Brennen Degner, Managing Partner and co-founder of DB Capital Management, which owns approximately 3,000 units in Texas, Colorado, Utah, and Nevada, tells GlobeSt.com that on both new and existing deals, he’s seen a major material impact from insurance rate volatility.
For example, on an asset DB Capital owns in Denver, as the company analyzed its exit strategy, it had to take into consideration the recent tripling of insurance costs.
“So, as we explored our options, we found that what was once a profitable proposition through either disposition or refinance, we are now looking at only breaking even,” Degner said.
More than 68% of the investors surveyed by RCN Capital noted that rising insurance costs or the unavailability of insurance coverage was a factor in their decisions to buy and sell real estate.

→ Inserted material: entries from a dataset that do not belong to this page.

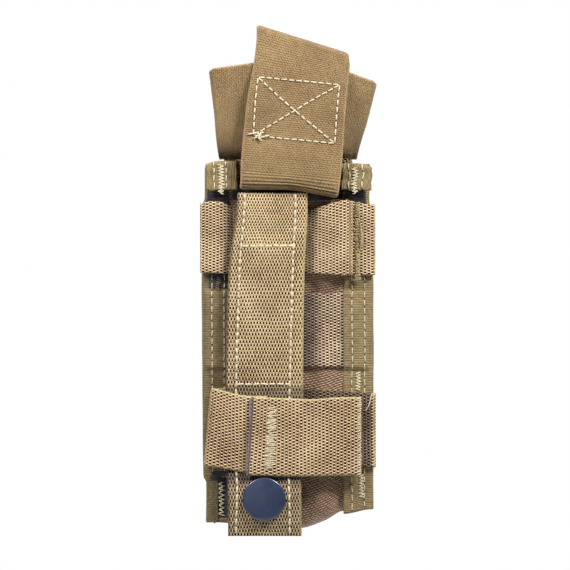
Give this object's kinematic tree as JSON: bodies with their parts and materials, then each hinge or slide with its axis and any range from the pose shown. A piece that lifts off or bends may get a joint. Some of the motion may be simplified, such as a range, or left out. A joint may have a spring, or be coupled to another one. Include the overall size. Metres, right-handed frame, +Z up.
{
  "type": "flashlight pouch",
  "caption": "Upright nylon flashlight pouch for belt or vest webbing, with an elastic hood over the mouth and a webbing mounting strap closed by a snap at its tail.",
  "frame": {"origin": "on the outer face of the mounting strap, on the centre plane of the pouch, level with the gap between the upper and middle webbing rows", "axes": "+Z up along the pouch as it is worn, -Y out of the back of the pouch towards the wearer, +X to the right seen from the back"},
  "size_m": [0.0613, 0.037, 0.176],
  "materials": {
    "pack_cloth": "matte plain-weave coated nylon, coyote tan",
    "binding_tape": "matte ribbed binding tape",
    "row_webbing": "matte woven nylon webbing",
    "strap_webbing": "matte woven nylon webbing",
    "elastic": "matte ribbed woven elastic",
    "thread": "bonded nylon thread, slight sheen",
    "stiffener": "matte polyethylene strip",
    "snap_oxide": "glossy blue-black enamel on brass",
    "snap_brass": "darkened brass",
    "snap_spring_steel": "bright spring wire"
  },
  "bodies": {
    "pouch": {"back_panel": "pack_cloth", "front_shell": "pack_cloth", "mouth_binding": "binding_tape", "side_binding_right": "binding_tape", "side_binding_left": "binding_tape", "upper_webbing": "row_webbing", "middle_webbing": "row_webbing", "lower_webbing_loop": "row_webbing", "lower_webbing_flap": "row_webbing", "strap_outer": "strap_webbing", "strap_inner": "strap_webbing", "strap_stiffener": "stiffener", "strap_stitching": "thread", "snap_stud": "snap_brass", "snap_post": "snap_brass", "stud_patch": "row_webbing", "hood_strap_root_back": "elastic", "hood_strap_root_front": "elastic", "hood_side_root_right": "elastic", "hood_side_root_left": "elastic", "upper_bartack_right": "thread", "upper_bartack_left": "thread", "lower_bartack": "thread", "flap_bartack": "thread", "hem_bartacks": "thread", "binding_stitching_right": "thread", "binding_stitching_left": "thread"},
    "strap_tail": {"tail_inner": "strap_webbing", "tail_outer": "strap_webbing", "tail_stitching": "thread", "snap_cap": "snap_oxide", "snap_socket": "snap_brass", "snap_spring": "snap_spring_steel"},
    "hood": {"hood_strap": "elastic", "hood_side_band": "elastic", "hood_box_stitch": "thread"}
  },
  "joints": [
    {"name": "strap_tail_hinge", "type": "hinge", "parent": "pouch", "child": "strap_tail", "pos_m": [-0.008, -0.0022, -0.0653], "axis": [-1, 0, 0], "range_deg": [0, 90], "stiffness_Nm_per_rad": 0.004, "springref_deg": -28.65},
    {"name": "hood_flip", "type": "hinge", "parent": "pouch", "child": "hood", "pos_m": [0, -0.001, 0.0441], "axis": [1, 0, 0], "range_deg": [-15, 60], "stiffness_Nm_per_rad": 0.05, "deforming": ["hood_side_band"]}
  ]
}
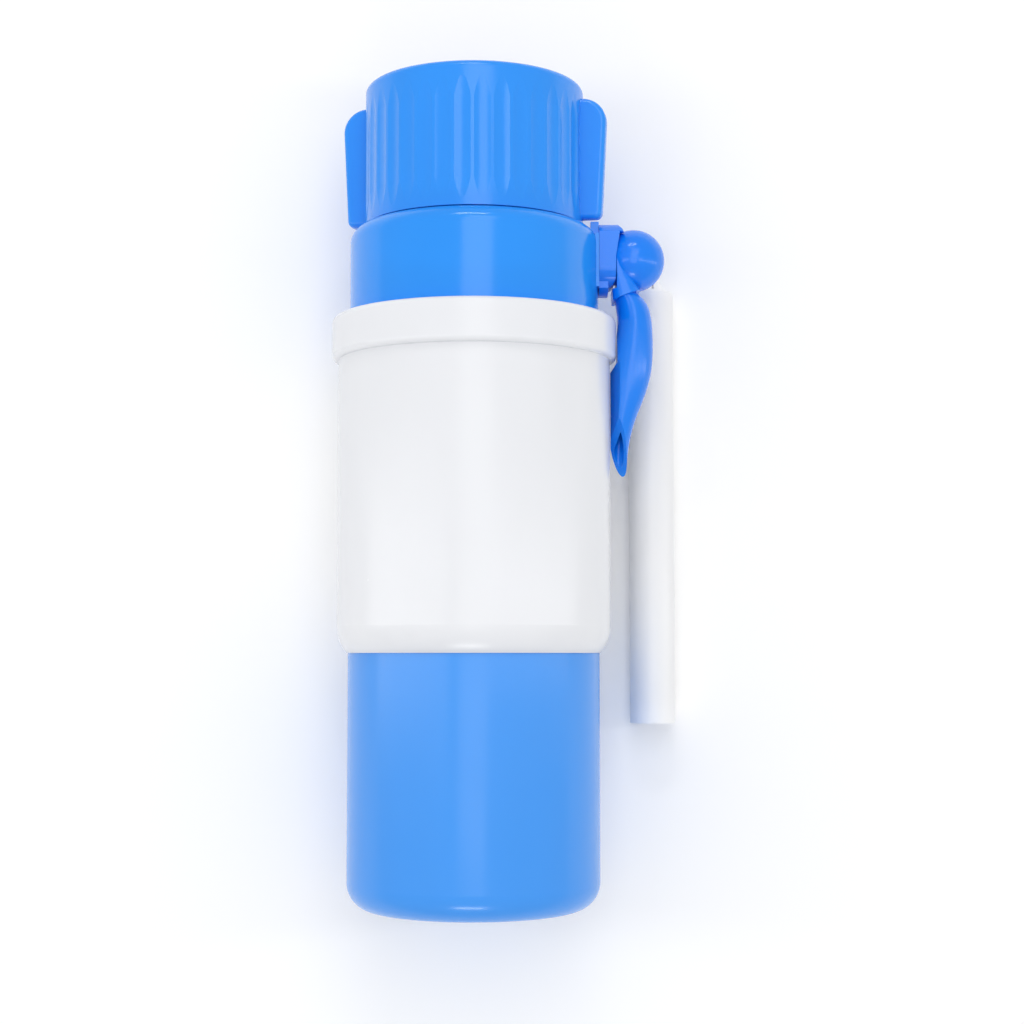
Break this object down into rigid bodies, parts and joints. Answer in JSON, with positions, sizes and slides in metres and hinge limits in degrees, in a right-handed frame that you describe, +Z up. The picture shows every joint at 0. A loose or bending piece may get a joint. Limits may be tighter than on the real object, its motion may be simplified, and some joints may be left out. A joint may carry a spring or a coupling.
{
  "type": "bottle hand pump",
  "caption": "Hand-pressed water pump for a large bottle: telescoping cap and sleeve over bellows, clamping collar with thumb wings, folding spout on a ball joint and telescopic dip tube.",
  "frame": {"origin": "Centre of the land inside the collet skirt that grips the bottle neck, on the pump's axis.", "axes": "The pump lies on its side as packed. +Y runs along its axis towards the bottle end, so the press cap is at -Y. +X is the side of the folded spout and of the loose dip tube. +Z is up from the surface it lies on."},
  "size_m": [0.1039, 0.2422, 0.084],
  "materials": {
    "housing_white": "smooth, slightly translucent white polypropylene",
    "ring_blue": "smooth blue polypropylene",
    "collar_blue": "smooth blue polypropylene with fine flutes",
    "cap_blue": "smooth blue polypropylene",
    "spout_blue": "smooth blue polypropylene",
    "tube_white": "smooth milky polypropylene tube",
    "inner_white": "plain white moulding",
    "bellows_white": "soft milky polyethylene",
    "seal_rubber": "soft translucent silicone"
  },
  "bodies": {
    "pump_body": {"housing": "housing_white", "base_ring": "ring_blue", "neck_gasket": "seal_rubber", "tube_nipple": "inner_white", "outlet_elbow": "inner_white", "union_clip": "inner_white", "valve_plate": "inner_white", "air_valve": "seal_rubber", "bellows_clamp_ring": "inner_white", "bellows": "bellows_white"},
    "press_cap": {"press_cap": "cap_blue", "bellows_top_plate": "inner_white", "intake_valve": "seal_rubber"},
    "lock_collar": {"lock_collar": "collar_blue"},
    "swivel": {"swivel_bracket": "spout_blue", "union_seals": "seal_rubber", "ball_seal": "seal_rubber", "spout_pin": "spout_blue"},
    "spout": {"spout_ball": "spout_blue", "spout_arm": "spout_blue"},
    "dip_tube": {"dip_tube_outer": "tube_white"},
    "tube_middle": {"dip_tube_middle": "tube_white", "middle_seal": "seal_rubber"},
    "tube_inner": {"dip_tube_inner": "tube_white", "inner_seal": "seal_rubber", "tube_foot": "tube_white"}
  },
  "joints": [
    {"name": "cap_press", "type": "slide", "parent": "pump_body", "child": "press_cap", "axis": [0, 1, 0], "range_m": [0, 0.06], "stiffness_N_per_m": 600, "springref_m": -0.01, "deforming": ["bellows"]},
    {"name": "collar_turn", "type": "hinge", "parent": "pump_body", "child": "lock_collar", "pos_m": [0, 0, 0], "axis": [0, -1, 0], "range_deg": [0, 60]},
    {"name": "spout_swivel", "type": "hinge", "parent": "pump_body", "child": "swivel", "pos_m": [0.04735, -0.0432, 0], "axis": [-1, 0, 0], "range_deg": [0, 180]},
    {"name": "spout_tilt", "type": "hinge", "parent": "swivel", "child": "spout", "pos_m": [0.04735, -0.0432, 0], "axis": [0, 0, 1], "range_deg": [0, 95]},
    {"name": "tube_set_aside", "type": "slide", "parent": "pump_body", "child": "dip_tube", "axis": [1, 0, 0], "range_m": [0, 0.12]},
    {"name": "middle_tube_extend", "type": "slide", "parent": "dip_tube", "child": "tube_middle", "axis": [0, 1, 0], "range_m": [0, 0.118]},
    {"name": "inner_tube_extend", "type": "slide", "parent": "tube_middle", "child": "tube_inner", "axis": [0, 1, 0], "range_m": [0, 0.112]}
  ]
}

Nearly 57% noted that these insurance issues had caused them to miss out on an investment opportunity. Over 90% of fix-and-flip investors in Florida and 83% in California said they have lost out on investment chances.
Eric Brody, Managing Partner at ANAX Real Estate Partners, tells GlobeSt.com that simply obtaining coverage is one of the main challenges his firm faces today.
“In states with extreme weather events, such as Florida and California, it has become difficult for investors to identify opportunities that pencil given these significant insurance challenges,” Brody said.
“This creates broader implications for real estate strategies across the board as other market premiums rise to cover losses in these states.”
Sean Kent, Senior Vice President, FS Insurance Brokers, tells GlobeSt.com that with multifamily investors, the underwriting of a deal might make sense until more details emerge regarding insurance rates, or the insurance policies renew before closing, and increased expenses make the deal less palatable, he said.
Kent finds this is particularly relevant in Florida, Georgia, South Carolina, Texas, Missouri, Kansas, Colorado, and California.
Hurricanes, wind & hailstorms, and wildfires tend to be the primary cause of the ever-hardening insurance market in those states, he said.
“Developers are facing similar issues,” according to Kent. “Many are being forced to increase the sale price of homes, condos, and townhomes to cover the cost of insurance until they are sold. In other cases, they may be required to increase the HOA fees to cover the higher insurance expenses. Either way, it may impact the probability or timing of deals, ultimately affecting both the seller and buyer.”
Michael L. Webb, Counsel, Real Estate at Farrell Fritz in New York, tells GlobeSt.com, “On the development and ownership side, we are seeing our clients experience continued difficulty trying to manage the imbalance that significantly increased insurance costs are injecting into project proformas.
“Especially in the multi-family rental space, insurance premiums and costs are rising at rates that cannot be passed through to end-users as increases to rent or additional rent.”
Webb said that rising insurance costs are exacerbating adverse market conditions and giving developers and investors another reason to pause if they cannot figure out how to make projects “pencil” and generate a reasonable return on their investment.
Alan R. Hammer, Esq., Brach Eichler, tells GlobeSt.com that insurance costs are up but not dramatically.
“Outside of Florida and other coastal areas, the increases have not impacted deal flow, which is already decimated by the increased interest rates, increased DSC ratios and correspondingly lower lending amounts,” he said.
“Investors are already facing many challenges in today’s housing market – rising prices, limited inventory, and higher financing costs,” RCN Capital CEO Jeffrey Tesch said in a prepared statement.
“Soaring insurance costs and instances where hazard insurance is simply not available is another significant hurdle for these investors to overcome.”
Fewer investors thought conditions today were better than last year compared to respondents in the Winter 2023 survey (37% vs. 40%), but only 27% felt conditions were worse, which was the lowest number recorded in the survey series.
Investors were more optimistic about future market conditions in the Spring (42%) than in winter (39%), and only 18% expected conditions to worsen over the next six months.
Rick Sharga, CJ Patrick Company CEO, said that if California and Florida can be considered bellwether states in the real estate market, findings in this quarter’s survey may be predicting more widespread problems.
“Investors in both states are already facing strong headwinds due to insurance issues, which may be contributing to some of the problems they’re having securing loans,” Sharga said. “We might start to see similar issues in other states prone to extreme weather events, such as Texas, Colorado, and Louisiana.”
Nick Balzano, General Manager of New Western’s Tampa office, tells GlobeSt.com that for investors, flood insurance is the biggest problem to deal with.
“The FEMA 50 rule applies, where an investor can only spend on renovations of 50% of the appraised value of the building only,” he said.
“Otherwise, the house must sit as is, be renovated underneath that number (unlikely to happen), or the house must be knocked down and built to FEMA standards.
“This is the largest issue we run into with properties in a flood zone, and therefore turning buyers away. For property insurance itself, we haven’t heard feedback of that being an issue for our investors acquiring our distressed inventory.”